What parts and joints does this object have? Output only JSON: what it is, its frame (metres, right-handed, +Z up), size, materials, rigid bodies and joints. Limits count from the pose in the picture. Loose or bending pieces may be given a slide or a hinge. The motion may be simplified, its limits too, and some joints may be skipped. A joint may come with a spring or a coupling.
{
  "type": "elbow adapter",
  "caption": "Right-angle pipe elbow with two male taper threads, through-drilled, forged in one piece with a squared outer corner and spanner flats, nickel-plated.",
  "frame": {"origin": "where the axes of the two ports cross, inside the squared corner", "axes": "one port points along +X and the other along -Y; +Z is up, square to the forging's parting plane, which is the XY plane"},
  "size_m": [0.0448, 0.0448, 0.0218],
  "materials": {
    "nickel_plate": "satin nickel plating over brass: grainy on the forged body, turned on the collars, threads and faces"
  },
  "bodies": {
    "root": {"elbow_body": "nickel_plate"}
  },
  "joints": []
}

> Problem details: Go through the listing and copy all of it exactly.

> Solution for this task:
What parts and joints does this object have? Output only JSON: what it is, its frame (metres, right-handed, +Z up), size, materials, rigid bodies and joints. Limits count from the pose in the picture. Loose or bending pieces may be given a slide or a hinge. The motion may be simplified, its limits too, and some joints may be skipped. A joint may come with a spring or a coupling.
{
  "type": "elbow adapter",
  "caption": "Right-angle pipe elbow with two male taper threads, through-drilled, forged in one piece with a squared outer corner and spanner flats, nickel-plated.",
  "frame": {"origin": "where the axes of the two ports cross, inside the squared corner", "axes": "one port points along +X and the other along -Y; +Z is up, square to the forging's parting plane, which is the XY plane"},
  "size_m": [0.0448, 0.0448, 0.0218],
  "materials": {
    "nickel_plate": "satin nickel plating over brass: grainy on the forged body, turned on the collars, threads and faces"
  },
  "bodies": {
    "root": {"elbow_body": "nickel_plate"}
  },
  "joints": []
}